The Tower Bar smells like piss, and the toilet always clogs, and I make a concerted effort to not walk on carpet or any remotely clean surface the next day with the shoes I wore there the night before. However, they have killer Bloody Marys, and free buttons emblazoned with the Schlitz bear and their name, and they are famous for a car driving into their building in the 60’s. That Spring night in 2007, regulars and scene goers alike, lined the walls of the bar like PBR soaked sardines. There was little room, and people were standing on top of the ripped cushions seats of booths. Often, opening bands for the main act are hit or miss. However, sometimes, there is that sweet, unwonted occasion, when an opener really grabs me, and I have a new favorite band. I love those unexpected moments, and this was one of them. The sound from this band, The Muslims, was punchy, simple and instant. The crackling, seductively skuzzy sound, sprinkled with squeaky-clean guitar solos, offset by crisp dry drums, a juicy bass, and dead-pan vocals hooked me. It was music I didn’t have to dissect or think about, I just experienced it; felt it. GOP didn’t disappoint me that night, but The Muslims were the band I went home talking about. At the end of their set, I articulately shouted to my friend, “These guys are like….really good! ” while noting to myself to remember their name, lest I get it confused with all the other two-word band names that were cropping up in SD at the time.
Obviously I didn’t forget their name. The first track I ever got from The Muslims was downloaded for free from their Myspace page. Although I am now somewhat chagrined by the idea of Myspace, (maybe because it seems to be overrun with 13 year olds, glittery profiles, and creeps) there is no denying that Myspace was and still is a great and powerful tool (that’s what she said) for beginning bands to connect with their fan base and get discovered. Case in point, my 96 bit rate track, downloaded on 8/13/07, titled “Extinction156” by The Muslims from an “Unknown Album”. Extinction has since been played about 1 billion times by me (that is just a rough estimate). Hearing the music at home, only made me want to hear it more, so I would go on to try to catch every live show. I wanted to continue to hear the music that I could feel. And I always did, and I always ended up dancing, along with the rest of the crowd to their 2 minute electric songs.

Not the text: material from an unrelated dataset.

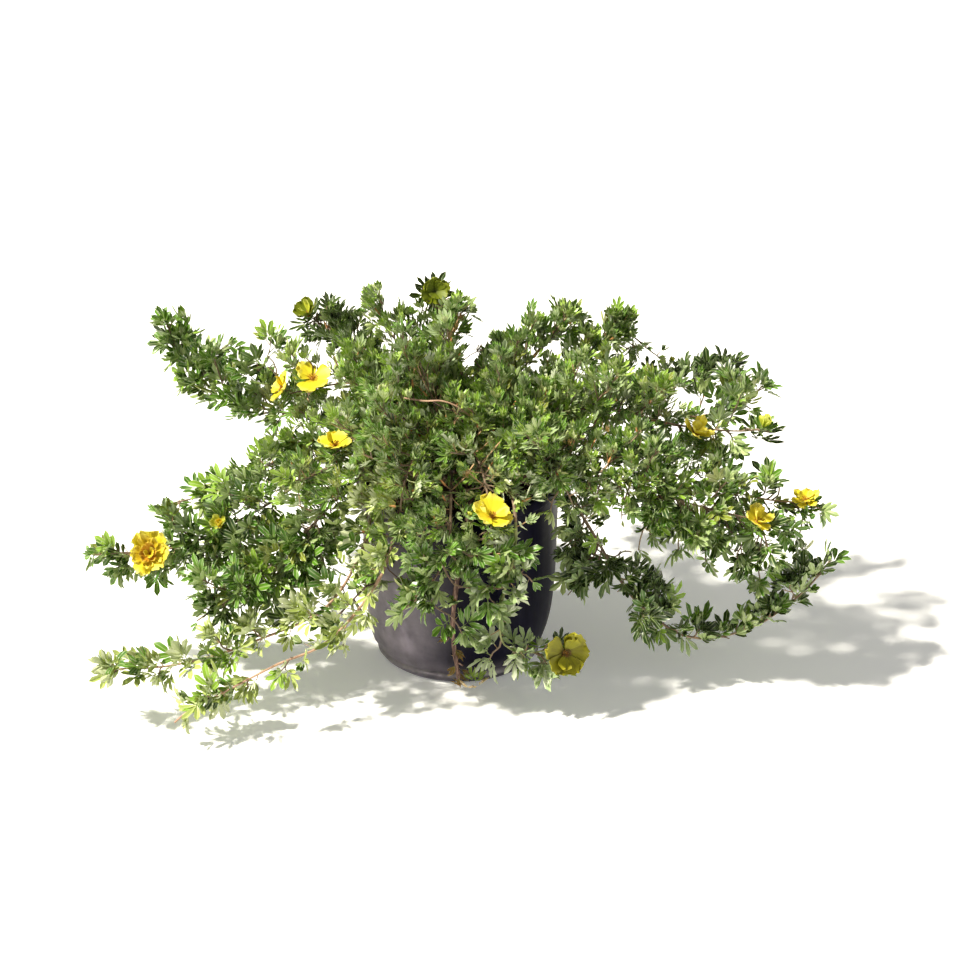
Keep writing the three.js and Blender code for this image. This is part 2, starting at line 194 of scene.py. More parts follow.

The guys in the band never feed me or the other kids in San Diego some cool, alluring image of a scene or a look. They were just guys who happened to be in a band with a good sound who I would see buying beer at Rite Aide after house shows at the Slaughter House. I think of humble frontman, Matt Lamkin, smirking on stage or in a sweaty living room, in some unintentionally hip collared shirt, coolly and casually delivering vocals while, guitarist, Matty McLoughlin’s feet are planted in a spread leg stance cushioned by bloated, white sneakers with giant, floppy, tongues hanging out as he grimaces and contorts his mouth while wailing on his guitar. He probably has since “graduated” to some polish-able black pointed shoes, but I doubt he really gives a shit. I remember bassist, David Lantzman, sipping bar coffee on stage from a mug at 11:30 pm, with a bemused smile, while he whipped bass lines into submission, and played to an eager crowd. And I see Brian Hill deftly playing drums standing up like a gracious and un-cocky pro, even though he has permission to act ungracious and cocky because he does such a damn fine job with the things.
I believe that part of what makes The Soft Pack so alluring, is that as people and musicians, both then, and now, they come off as unfeigned, and unprocessed. They eschew hype and are seemingly ambivalent to comparisons or labels. The Soft Pack simply keeps it rock and they keep it real.
Of course, The Soft Pack didn’t stop in San Diego. As one can surmise, they would go on to pay their dues, play many a show, many a house party, many a bar and shows at The Casbah (a San Diego staple for relevant music). They would solidify their band lineup, move to LA, release some EPs, release an LP, play local music fests, play national music fests, blow up, (change their name, of which I got “startling” wind of via a late night text from a fellow fan and friend. Ha!). They would crop up in magazines, and blogs, cover and release songs by The Cure and Phoenix, and tour with Franz Ferdinand, and make an appearance on Letterman. They would travel the world and get reviews from Dazed and Confused such as: “a testament to the power of three chords.” Along with Spin, Q, Billboard and Paste touting their recent album, “The Soft Pack”, as the “Most Anticipated release of 2010.”
So, now you have the history of my love affair with The Soft Pack, the artists formerly known as The Muslims. Some might say I’m just full of sap, or drunk on nostalgia, bored in Kansas, or even borderline creepy. Maybe part of my devotion is due toinspiration which draws from the fact that what started out as a couple ofunassuming guys from San Diego, throwing together some gigs, pounding some chords and maybe some Miller High Life, is now a bonafide band…a band that managed to turn more than a few heads, simply by doing what they liked. What is now The Soft Pack was once (and basically still is) a casual, imperfect, arrangement, of some dudes, not seeking recognition, only a sound, and eventually winding up with both. Or maybe, I’m simply a softie for The Soft Pack.